Begin Dataset extract
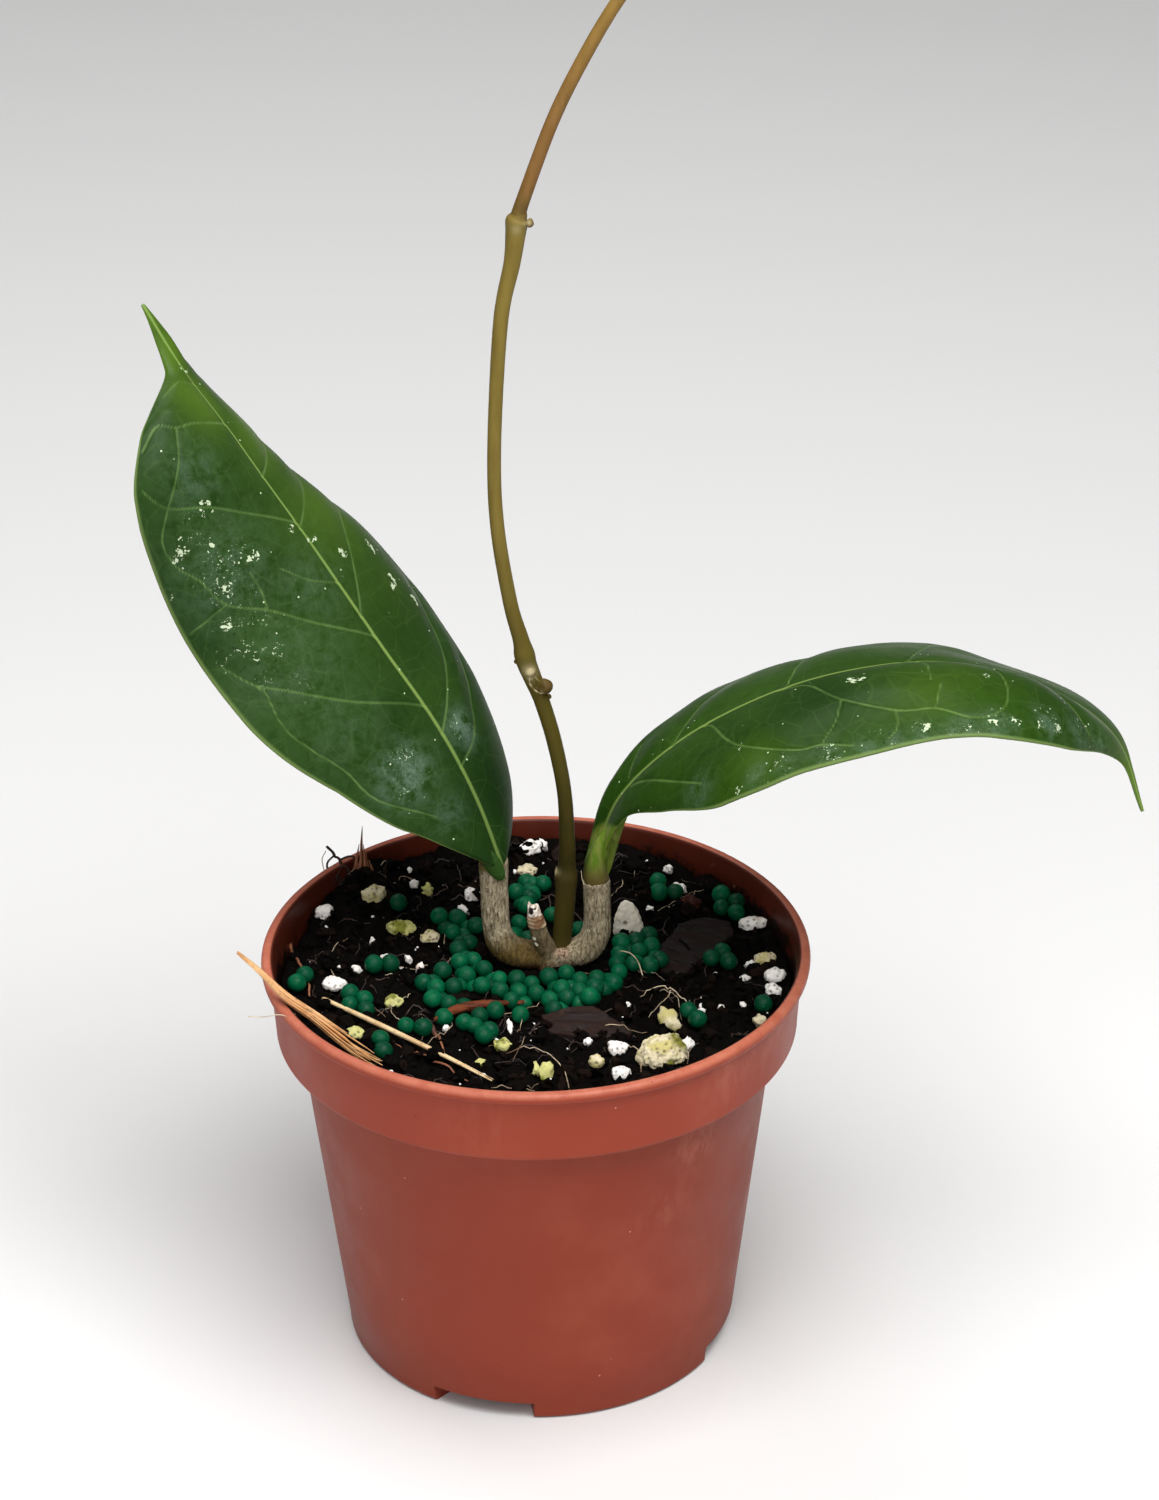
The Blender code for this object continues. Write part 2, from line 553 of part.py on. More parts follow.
def cutting_parts(grow):
    low = [Vector(p) for p in BURIED]
    low[-1].z -= grow
    return petioles(grow) + [
        smooth_tube("stub", STUB, STUB_RADII, 5, 8, grow),
        smooth_tube("buried", low, [3.5, CUTTING_RADIUS, 3.3, 3.2], 3, 10, grow),
    ]


def make_cutting():
    parts = cutting_parts(0.0)
    body = parts[0]
    body.name = "old_cutting"
    boolean(body, parts[1:], "UNION")
    body.data.materials.clear()
    body.data.materials.append(material("corky_stem"))
    return body


# The new vine: one shoot with swollen nodes and small buds, grown from the cutting.
def vine_body(name, grow, rings=78):
    points = [p for p, r in VINE]
    radii = [r for p, r in VINE]
    return smooth_tube(name, points, radii, rings, 8, grow)


def bud(place, radius, length, lean, grow=0.0):
    bm = bmesh.new()
    bmesh.ops.create_icosphere(bm, subdivisions=1, radius=1.0)
    for vert in bm.verts:
        taper = 1.0 - 0.35 * max(0.0, vert.co.z)
        vert.co = Vector((vert.co.x * (radius * taper + grow), vert.co.y * (radius * taper + grow),
                          vert.co.z * (length / 2 + grow)))
        vert.co.rotate(lean)
        vert.co += Vector(place)
    return from_bmesh("bud", bm, None, True)


def make_vine(clear_of):
    vine = vine_body("new_vine", 0.0)
    buds = []
    for place, radius, length in NODE_BUDS:
        spot = Vector(place)
        near = min(range(len(VINE)), key=lambda i: (Vector(VINE[i][0]) - spot).length)
        ahead = Vector(VINE[min(near + 1, len(VINE) - 1)][0]) - Vector(VINE[max(near - 1, 0)][0])
        buds.append(bud(place, radius, length, ahead.to_track_quat("Z", "Y")))
    boolean(vine, buds, "UNION")
    boolean(vine, clear_of, "DIFFERENCE")
    vine.data.materials.clear()
    vine.data.materials.append(material("vine"))
    return vine


# The leaves: thick waxy blades folded along a midrib, with a drip tip.
def blade_frame(midrib, roll, share):
    here = curve_through(midrib, share)
    ahead = curve_through(midrib, min(share + 0.004, 1.0)) - curve_through(midrib, max(share - 0.004, 0.0))
    ahead.normalize()
    side = ahead.cross(FACING).normalized()
    face = side.cross(ahead)
    angle = math.radians(value_at(roll[0], roll[1], share))
    across = math.cos(angle) * side + math.sin(angle) * face
    up = math.cos(angle) * face - math.sin(angle) * side
    return here, across, up


def blade_point(leaf, share, place):
    """A point on the upper side; place runs from -1 at one edge to +1 at the other."""
    midrib, stations, widths, roll, curl_plus, curl_minus = leaf
    here, across, up = blade_frame(midrib, roll, share)
    width = value_at(stations, widths, share)
    curl = curl_plus if place >= 0 else curl_minus
    start = math.radians(FOLD_AT_MIDRIB)
    bend = math.radians(value_at(curl[0], curl[1], share)) - start
    if abs(bend) < 0.001:
        bend = 0.001
    t = abs(place)
    out = width * (math.sin(start + bend * t) - math.sin(start)) / bend
    rise = width * (math.cos(start) - math.cos(start + bend * t)) / bend
    return here + math.copysign(1.0, place) * out * across + rise * up


def make_leaf(name, leaf, keel_foot, keel_radii, clear_of):
    columns = range(-LEAF_COLUMNS, LEAF_COLUMNS + 1)
    top = []
    for i in range(LEAF_STATIONS + 1):
        share = i / LEAF_STATIONS
        top.append([blade_point(leaf, share, k / LEAF_COLUMNS) for k in columns])
    count = len(top[0])
    below = []
    for i, row in enumerate(top):
        line = []
        half = value_at(leaf[1], leaf[2], i / LEAF_STATIONS)
        for k, p in enumerate(row):
            along = top[min(i + 1, LEAF_STATIONS)][k] - top[max(i - 1, 0)][k]
            across = row[min(k + 1, count - 1)] - row[max(k - 1, 0)]
            normal = across.cross(along).normalized()
            if normal.dot(blade_frame(leaf[0], leaf[3], i / LEAF_STATIONS)[2]) < 0:
                normal = -normal
            edge = abs(k - LEAF_COLUMNS) / LEAF_COLUMNS
            middle = LEAF_THICK_EDGE + (LEAF_THICK_MIDDLE - LEAF_THICK_EDGE) * min(1.0, half / 12.0)
            thick = middle + (LEAF_THICK_EDGE - middle) * edge
            line.append(p - normal * thick)
        below.append(line)
    bm = bmesh.new()
    upper = [[bm.verts.new(p) for p in row] for row in top]
    lower = [[bm.verts.new(p) for p in row] for row in below]
    for i in range(LEAF_STATIONS):
        for k in range(count - 1):
            for grid, flip in ((upper, False), (lower, True)):
                a, b, c, d = grid[i][k], grid[i][k + 1], grid[i + 1][k + 1], grid[i + 1][k]
                tris = ((a, b, c), (a, c, d)) if k < LEAF_COLUMNS else ((a, b, d), (b, c, d))
                for tri in tris:
                    bm.faces.new(tuple(reversed(tri)) if flip else tri)
    rim_up = outline_of(upper)
    rim_low = outline_of(lower)
    for k in range(len(rim_up)):
        n = (k + 1) % len(rim_up)
        bm.faces.new((rim_up[k], rim_low[k], rim_low[n]))
        bm.faces.new((rim_up[k], rim_low[n], rim_up[n]))
    blade = from_bmesh(name, bm, None, True)
    keel = [Vector(p) for p in keel_foot]
    shares = [0.03, 0.08, 0.15, 0.25, 0.37, 0.5, 0.63, 0.76, 0.86]
    for share, radius in zip(shares, keel_radii[len(keel_foot):]):
        here, across, up = blade_frame(leaf[0], leaf[3], share)
        keel.append(here - up * (0.55 + 0.62 * radius))
    rib = smooth_tube("keel", keel, keel_radii, 22, 6)
    boolean(blade, [rib], "UNION")
    boolean(blade, clear_of, "DIFFERENCE")
    blade.data.materials.clear()
    blade.data.materials.append(material("leaf_green"))
    return blade


LEFT_LEAF = (LEFT_MIDRIB, LEFT_STATIONS, LEFT_HALF_WIDTH, LEFT_ROLL, LEFT_CURL_PLUS, LEFT_CURL_MINUS)
RIGHT_LEAF = (RIGHT_MIDRIB, RIGHT_STATIONS, RIGHT_HALF_WIDTH, RIGHT_ROLL, RIGHT_CURL_PLUS, RIGHT_CURL_MINUS)
LEFT_KEEL_RADII = [2.7, 2.5, 2.1, 1.7, 1.5, 1.35, 1.2, 1.1, 1.0, 0.9, 0.8]
RIGHT_KEEL_RADII = [2.7, 2.7, 2.6, 2.4, 1.9, 1.5, 1.3, 1.15, 1.0, 0.9, 0.8]


# Feed pellets: round green grains, heaped round the stem and in small groups.
def pellet(x, y, lift):
    """One grain; lift 0 lies on the mix, 1 lies on the grains below it."""
    bm = bmesh.new()
    bmesh.ops.create_uvsphere(bm, u_segments=6, v_segments=4, radius=PELLET_RADIUS * 1.05)
    steep = max(mix_height(x + dx, y + dy) - mix_height(x, y)
                for dx, dy in ((1.0, 0.0), (-1.0, 0.0), (0.0, 1.0), (0.0, -1.0)))
    seat = mix_height(x, y) + SEAT_GAP + PELLET_RADIUS * (1.0 + 0.4 * steep)
    bmesh.ops.rotate(bm, verts=bm.verts, cent=(0, 0, 0), matrix=Matrix.Rotation(x + 2 * y, 3, "Z"))
    bmesh.ops.translate(bm, verts=bm.verts, vec=(x, y, seat + 1.25 * PELLET_RADIUS * lift))
    return from_bmesh("pellet", bm)


def near_lump(x, y, room):
    for name, place, size, turn, seed, kind in LUMPS:
        angle = math.radians(-turn)
        dx, dy = x - place[0], y - place[1]
        u = (dx * math.cos(angle) - dy * math.sin(angle)) / (size[0] / 2 * 1.1 + room)
        v = (dx * math.sin(angle) + dy * math.cos(angle)) / (size[1] / 2 * 1.1 + room)
        if u * u + v * v < 1.0:
            return True
    return False


def grow_group(count, first, seed, allowed, spacing=0.80):
    """Each grain touches one that lies there already."""
    draw = random.Random(seed)
    placed = [first]
    tries = 0
    while len(placed) < count and tries < 20000:
        tries += 1
        base = placed[draw.randrange(len(placed))]
        angle = draw.uniform(0, 2 * math.pi)
        reach = 2 * PELLET_RADIUS * spacing
        x, y = base[0] + reach * math.cos(angle), base[1] + reach * math.sin(angle)
        if not allowed(x, y):
            continue
        if any(math.hypot(x - px, y - py) < reach * 0.94 for px, py in placed):
            continue
        placed.append((x, y))
    return placed


def near_straw(x, y, room):
    for name, points, radius, kind in STRAWS:
        for a, b in zip(points[:-1], points[1:]):
            run = (b[0] - a[0], b[1] - a[1])
            t = ((x - a[0]) * run[0] + (y - a[1]) * run[1]) / (run[0] ** 2 + run[1] ** 2)
            t = min(max(t, 0.0), 1.0)
            if math.hypot(x - a[0] - t * run[0], y - a[1] - t * run[1]) < radius + room:
                return True
    return False


def clear_of_grains(x, y):
    return not near_lump(x, y, PELLET_RADIUS + 0.4) and not near_straw(x, y, PELLET_RADIUS + 0.4)


def near_stem(x, y):
    left, right, radius = STEM_FOOT
    away = math.hypot(x - min(max(x, left[0]), right[0]), y - left[1])
    stub = math.hypot(x - STUB_FOOT[0], y - STUB_FOOT[1])
    return away < radius + PELLET_RADIUS + SEAT_GAP or stub < STUB_RADIUS + PELLET_RADIUS + 0.6


def heap_allowed(x, y):
    inside = any(((x - c[0]) / r[0]) ** 2 + ((y - c[1]) / r[1]) ** 2 < 1.0 for c, r in HEAP_FIELDS)
    return inside and not near_stem(x, y) and clear_of_grains(x, y)


def group_allowed(centre, reach):
    def allowed(x, y):
        inside = math.hypot(x, y) < MIX_RIM_RADIUS - PELLET_RADIUS - 0.4
        close = math.hypot(x - centre[0], y - centre[1]) < reach
        return inside and close and not near_stem(x, y) and clear_of_grains(x, y)
    return allowed


def on_top(placed, target):
    """The seat between the two grains nearest to the target."""
    a, b = sorted(placed, key=lambda p: math.hypot(p[0] - target[0], p[1] - target[1]))[:2]
    return ((a[0] + b[0]) / 2, (a[1] + b[1]) / 2)


def make_pellets(name, places):
    parts = [pellet(x, y, lift) for x, y, lift in places]
    body = parts[0]
    body.name = name
    if len(parts) > 1:
        boolean(body, parts[1:], "UNION")
    body.data.materials.clear()
    body.data.materials.append(material("pellet"))
    for face in body.data.polygons:
        face.use_smooth = True
    return body


# Perlite and bark: loose grains on the mix.
def make_lump(name, place, size, turn, seed, kind, cutters):
    rough = 0.16 if kind.startswith("perlite") else 0.22
    grain = lump(name, place, size, turn, seed, 0.0, rough)
    boolean(grain, cutters, "DIFFERENCE", keep=True)
    grain.data.materials.clear()
    grain.data.materials.append(material(kind))
    for face in grain.data.polygons:
        face.use_smooth = False
    return grain


def main():
    clear_scene()
    make_pot()
    holes = cutting_parts(SEAT_GAP)
    make_mix(holes)
    make_cutting()
    make_vine(cutting_parts(SEAT_GAP))
    make_leaf("leaf_left", LEFT_LEAF, LEFT_KEEL_FOOT, LEFT_KEEL_RADII, petioles(SEAT_GAP))
    make_leaf("leaf_right", RIGHT_LEAF, RIGHT_KEEL_FOOT, RIGHT_KEEL_RADII, petioles(SEAT_GAP))

    under = mix_cutter(SEAT_GAP)
    heap = grow_group(HEAP_PELLETS, (-6.0, -3.0), 7, heap_allowed)
    tops = [on_top(heap, target) for target in HEAP_TOP]
    make_pellets("pellet_heap", [(x, y, 0.0) for x, y in heap] + [(x, y, 1.0) for x, y in tops])
    for name, centre, count, seed in PELLET_GROUPS:
        places = grow_group(count, centre, seed, group_allowed(centre, 4.5 if count < 6 else 8.0))
        make_pellets(name, [(x, y, 0.0) for x, y in places])
    for name, place, size, turn, seed, kind in LUMPS:
        make_lump(name, place, size, turn, seed, kind, [under])
    for name, points, radius, kind in STRAWS:
        count = len(points)
        radii = [radius * (0.75 if k in (0, count - 1) else 1.0) for k in range(count)]
        straw = smooth_tube(name, points, radii, 3 * count, 6)
        straw.data.materials.clear()
        straw.data.materials.append(material(kind))
    bpy.data.objects.remove(under, do_unlink=True)


main()
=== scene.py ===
import json
import math
import random

import bmesh
import bpy
import numpy as np
from mathutils import Matrix, Vector, noise


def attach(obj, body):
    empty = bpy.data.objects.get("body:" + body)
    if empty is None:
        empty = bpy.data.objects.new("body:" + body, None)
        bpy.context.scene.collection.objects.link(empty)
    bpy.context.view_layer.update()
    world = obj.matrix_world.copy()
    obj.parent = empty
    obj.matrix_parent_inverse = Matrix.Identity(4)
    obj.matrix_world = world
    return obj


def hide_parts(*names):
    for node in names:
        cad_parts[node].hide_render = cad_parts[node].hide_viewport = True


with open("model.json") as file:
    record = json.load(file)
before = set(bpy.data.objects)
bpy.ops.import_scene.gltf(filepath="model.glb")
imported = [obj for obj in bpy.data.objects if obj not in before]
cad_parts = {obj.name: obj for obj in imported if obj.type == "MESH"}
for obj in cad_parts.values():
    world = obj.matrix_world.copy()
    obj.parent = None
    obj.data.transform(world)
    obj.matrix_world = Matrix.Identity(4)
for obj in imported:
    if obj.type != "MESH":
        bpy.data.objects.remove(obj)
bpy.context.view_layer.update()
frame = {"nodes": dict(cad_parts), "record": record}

# Camera, floor and light: a pale table top in soft studio light from above and from the right.
# The camera stands in front of the pot, looks down on it, and is rolled by half a degree.
CAMERA_PLACE = Vector((0.009867, -0.826654, 0.587435))
CAMERA_PITCH = math.radians(28.24)
CAMERA_ROLL = -0.0085
CAMERA_LENS = 105.6

forward = Vector((0.0, math.cos(CAMERA_PITCH), -math.sin(CAMERA_PITCH)))
level_right = Vector((1.0, 0.0, 0.0))
level_up = Vector((0.0, math.sin(CAMERA_PITCH), math.cos(CAMERA_PITCH)))
right = math.cos(CAMERA_ROLL) * level_right + math.sin(CAMERA_ROLL) * level_up
up = math.cos(CAMERA_ROLL) * level_up - math.sin(CAMERA_ROLL) * level_right
camera = bpy.data.objects.new("camera", bpy.data.cameras.new("camera"))
camera.data.lens = CAMERA_LENS
camera.data.sensor_width = 36.0
camera.data.sensor_fit = "AUTO"
turned = Matrix((right, up, -forward)).transposed().to_4x4()
camera.matrix_world = Matrix.Translation(CAMERA_PLACE) @ turned
bpy.context.scene.collection.objects.link(camera)
bpy.context.scene.camera = camera
bpy.context.scene.view_settings.view_transform = "Standard"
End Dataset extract
To be done: Write out every line of the listing that holds the word "collection".

Reply to the task:
        bpy.context.scene.collection.objects.link(empty)
bpy.context.scene.collection.objects.link(camera)